Rahmetli Turgut Özal döneminde bir afiş vardı. “Eli kolu bağlı belediyeler ister misiniz?” diye bir afiş çıkmıştı. Şimdi bunlar o afişin uygulamasını yapıyorlar. Yani “Siz muhalefetten bir belediye başkanını seçerseniz onun eline kolunu bağlarız, size hizmet getirtmeyiz” diyorlar. Ama cezalandırdıkları o belediye başkanı değildir. Cezalandırdıkları halktır. İzmirlidir. Zaten İzmirliyi sevmiyorlar. İzmir’e bir yatırım yok. İzmir’den yüzde 100 vergi alıyorlar ama yüzde 10 veriyorlar. 6 alıyorlar 1 veriyorlar. İzmir halkının siyasi tercihlerini beğenmedikleri için İzmir halkını cezalandıran bir siyasi iktidar var. Teslim almaya çalışıyorlar İzmir’i. Belediye başkanlarına çok baskı yapıyorlar. İller Bankası payına el koyuyorlar. SSK ve diğer borçlar için yaptırımlar uyguluyorlar. İş yapamaz bir hale getirip belediyeleri yerel seçimden önce kilitleyip, işçileri grevlere sürükleyip “Bunlar bu işi yapamadı” dedirtmek için her türlü entrikayı yapıyor bu siyasi iktidar.

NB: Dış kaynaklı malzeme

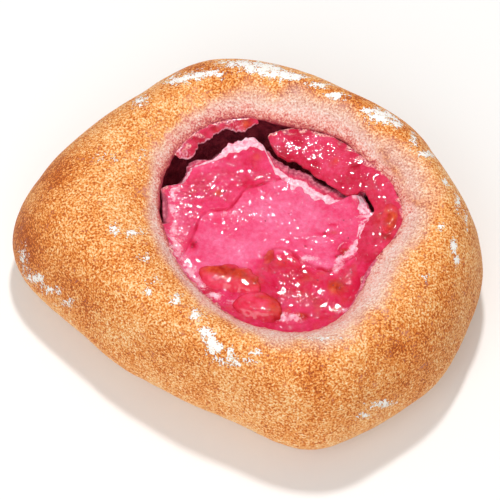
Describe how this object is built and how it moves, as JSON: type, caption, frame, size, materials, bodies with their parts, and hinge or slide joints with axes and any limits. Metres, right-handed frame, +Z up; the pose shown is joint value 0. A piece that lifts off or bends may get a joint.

İZMİR’DE CHP BAŞKAN ADAYI 180 BİN ÜYENİN KATILDIĞI ÖN SEÇİMLE BELİRLENMELİ
-Önümüzde yerel seçimler var. Yerel seçimlerle ilgili öngörüleriniz neler? Sizin yerel seçimlerde aday olmayla ilgili bir düşünceniz var mı?
Bu çok erken bir soru. Siyasi iktidar yereldeki rant odaklarını ele geçirmek istiyor. Mesela İzmir’de niye belediyeleri baypas ederek imar planlarını Çevre ve Şehircilik Bakanlığı’na yaptırıyorlar? Çünkü İzmir’de bakir bir alan görüyorlar ve o alanda kendi yandaşlarına yüksek katlı bir yapılanma verebilmek için yapıyorlar. Ama İzmir’in, Ankara’nın, İstanbul’un rantını çok iyi tattıkları için rant amacıyla yaklaşıyorlar. Yerel seçimi almak için bizim belediyelerimize olağanüstü baskılar yapacaklar. Olağanüstü koşullar yaratacaklar. İktidar olanaklarını kullanarak yerel seçimleri almaya çalışacaklar.
Buradan açık ve net söylüyorum. Cumhuriyet Halk Partisi adaylarını ön seçimle belirlemeli. İzmir’de, Ankara’da, İstanbul’da ve diğer kentlerde belediye başkan adaylarını ön seçimle belirlediği zaman halk sahip çıkacaktır adayına. Örneğin İzmir’de 180 bin civarında üyemiz var. Onların sandığa giderek 180 bin kişinin belirlediği ön seçimle Büyükşehir Belediye Başkan adayı çıkarsa, 180 bin aile arkasına geçer. Asla o adayını yedirtmez ve seçim kazanılır. Zaten tüzük değişikliğinde önerilerimiz kabul edilirse bu mecburi olacak. Ama “Biz yine kendi adaylarımızı kendimiz seçeriz. Kim oluyor bunlar” derlerse orada ben sıkıntı hissediyorum. Millet İttifakı’ndaki birliktelik yerel seçimlerde herkesin kendi adayını çıkarma gibi bir dağınıklığa giderse ve istenmeyen adaylıklar söz konusu olursa toplumun bir kırılgan noktası var. Geçen seçimden dolayı çok açık ve net görünen kırgınlıklar var. Toplum biraz buruk ve kırık. Sandığa gitmeme eğilimi taşıyan bir toplum haline doğru sürükleniyor. Bu da özellikle işleniyor ve pompalanıyor.
Benimle ilgili soruya gelince Tüzük netleşsin bir daha ki programda seninle onu da konuşuruz.